A late-day slide on Wednesday, another decline today before stocks bounced from being short-term "oversold" in the eyes of some...and on broadening volume. The S&P closed -0.3% today and is at the year's nadir (so far).

That stocks are declining isn't that surprising, in a sense; they were discounting robust growth and there were many ways reality could fall short of that expectation. It didn't actually require a catalyst, merely gravity. However, there have in fact been catalysts, and the tea leaves have been surprisingly easy to read (so much so that even Wall Street economists are now actually lowering their growth forecasts although those forecasts still appear rosy in my view). Yesterday's ADP was near consensus, but a shade weak. In the current environment, given what was expected, "a shade weak" is going to draw more reaction than "a touch strong," although economically speaking the actual ADP was well within the error bar of the forecast - that is, we can't really discern whether the underlying trend is weakening or not from that data.

But the misses are all starting to add up on the same side. The ECB saw €442bln mature in the 12-month facility, but lent €161bln in 3-month, €198bln in 1-week, and €136bln in 6-day money; in other words, there was net additional borrowing after the "withdrawal" of the 1y lending. Hmmm. Today, Initial Claims came out above expectations at 472k, continuing to bounce around in the range while economists keep forecasting a breakout improvement. ISM Manufacturing was 3 points below expectations, a pretty big miss in that number, and Pending Home Sales were off 30%. Some of this was expected - the expiration of the home buyer credit should of course lead to fewer homes being bought - but again, the misses are all on the same side. To be sure, ISM at 56.2 is still at levels indicating expansion, but vehicle sales were a weak 11.08mm units in June...again on the weak side. I guess I would say there isn't one catalyst, but the data and events are collectively catalytic.

So this is pretty transparent. My main concern is that it has become very easy to be short; since stocks broke back into the 'consolidation zone' and nearly as quickly broke out of it on the low side, there have been almost no reasons for shorts to question their positions. Yet, tomorrow the monthly Employment numbers hit the tape at 8:30 ET (Consensus: -130k, 9.8% Unemployment Rate from 9.7%), and with the Census workers starting to return to the industrial reserve army of the unemployed, there is tremendous variance in the possible numbers tomorrow and several different ways to look at the results. (Personally, I suspect people will focus on the change in private payrolls, which economists forecast - somewhat implausibly, I think - at +110k from +41k). I am suspicious of bearish positions right now, and as I noted a couple of days ago (in the column about the implication of the Kelly criterion for trading) the level of market volatility argues that one should keep risk low whatever your view.

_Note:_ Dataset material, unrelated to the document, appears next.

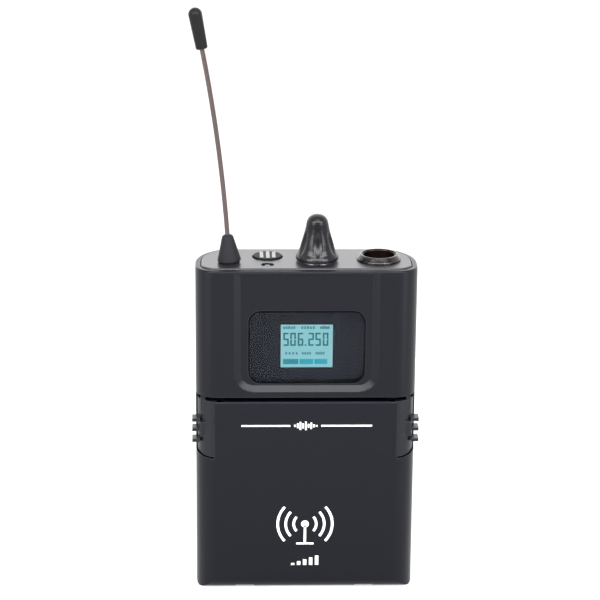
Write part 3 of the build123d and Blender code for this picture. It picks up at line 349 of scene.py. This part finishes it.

This goes for bonds as well. The uptrend there looks a little more tired today, with TYU0 +2/32nds and the 10y yield down to 2.93%. TIPS weakened sharply with breakevens down 5-10bps. This was partly because the Treasury announced the 10y TIPS auction next week will be $12bln rather than the $11bln most observers seemed to be expecting, but weak crude oil (-$3 today) and gold (-$47) didn't help. I think the market will easily absorb the $12bln, but the auction itself may still be sloppy because dealers don't sound as gung-ho to serve their typical underwrite-and-distribute function for this bond.

Today former Chairman Greenspan was on CNBC. This guy must have the greatest PR machine in the world. His forecasts have been among the world's worst, even when he was actually controlling the policy levers that affected the outcomes. And yet, he still gets on CNBC and in the papers with regularity. It's astonishing. Today he shared the brilliant insight that this is just a "typical pause" in the recovery due to a "short-term fear factor" that keeps employers from hiring. Seriously, in what way has anything about the last few years been "typical"?